## [Given instruction]
Hand back each line, unchanged, from the top down to the line where "GAP = 0.0003" sits.

## [Source data]
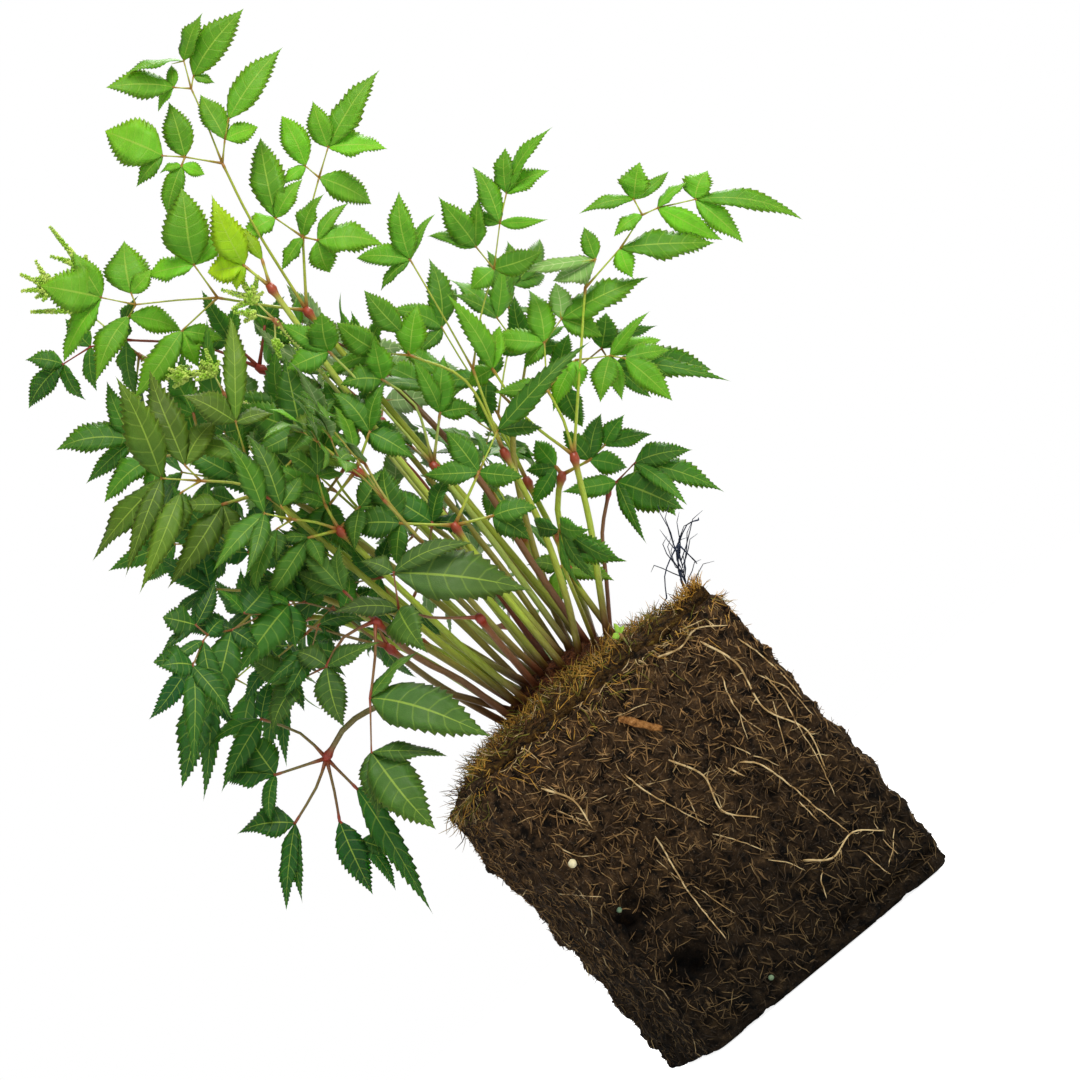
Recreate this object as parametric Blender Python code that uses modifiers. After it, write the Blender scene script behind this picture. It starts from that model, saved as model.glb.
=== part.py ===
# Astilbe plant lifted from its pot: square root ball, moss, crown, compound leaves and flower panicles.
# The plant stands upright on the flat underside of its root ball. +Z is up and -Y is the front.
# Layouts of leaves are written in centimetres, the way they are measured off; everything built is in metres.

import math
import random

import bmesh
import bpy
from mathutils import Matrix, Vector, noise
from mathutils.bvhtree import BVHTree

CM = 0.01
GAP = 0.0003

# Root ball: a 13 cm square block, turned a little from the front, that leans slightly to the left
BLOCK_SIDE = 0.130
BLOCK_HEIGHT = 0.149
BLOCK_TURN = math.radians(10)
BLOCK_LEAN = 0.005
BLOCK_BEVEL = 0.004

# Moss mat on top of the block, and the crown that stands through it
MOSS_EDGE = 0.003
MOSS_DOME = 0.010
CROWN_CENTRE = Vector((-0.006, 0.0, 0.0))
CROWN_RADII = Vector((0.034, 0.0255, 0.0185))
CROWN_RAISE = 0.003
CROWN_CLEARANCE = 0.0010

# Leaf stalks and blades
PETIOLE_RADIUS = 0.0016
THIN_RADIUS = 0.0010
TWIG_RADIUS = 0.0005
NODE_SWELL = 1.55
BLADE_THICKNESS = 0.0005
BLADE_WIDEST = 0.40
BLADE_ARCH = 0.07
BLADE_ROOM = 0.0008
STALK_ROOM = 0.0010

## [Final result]
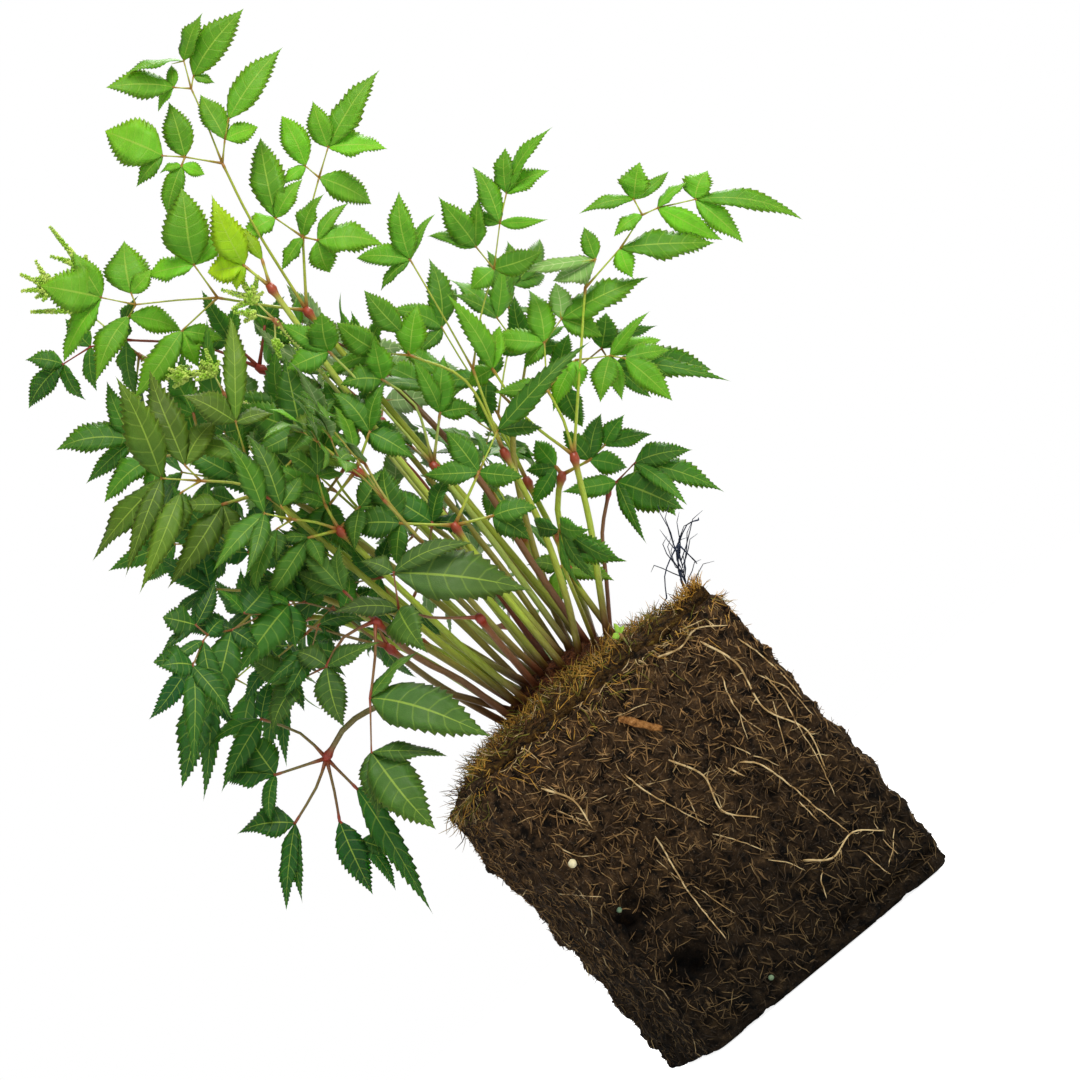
Recreate this object as parametric Blender Python code that uses modifiers. After it, write the Blender scene script behind this picture. It starts from that model, saved as model.glb.
=== part.py ===
# Astilbe plant lifted from its pot: square root ball, moss, crown, compound leaves and flower panicles.
# The plant stands upright on the flat underside of its root ball. +Z is up and -Y is the front.
# Layouts of leaves are written in centimetres, the way they are measured off; everything built is in metres.

import math
import random

import bmesh
import bpy
from mathutils import Matrix, Vector, noise
from mathutils.bvhtree import BVHTree

CM = 0.01
GAP = 0.0003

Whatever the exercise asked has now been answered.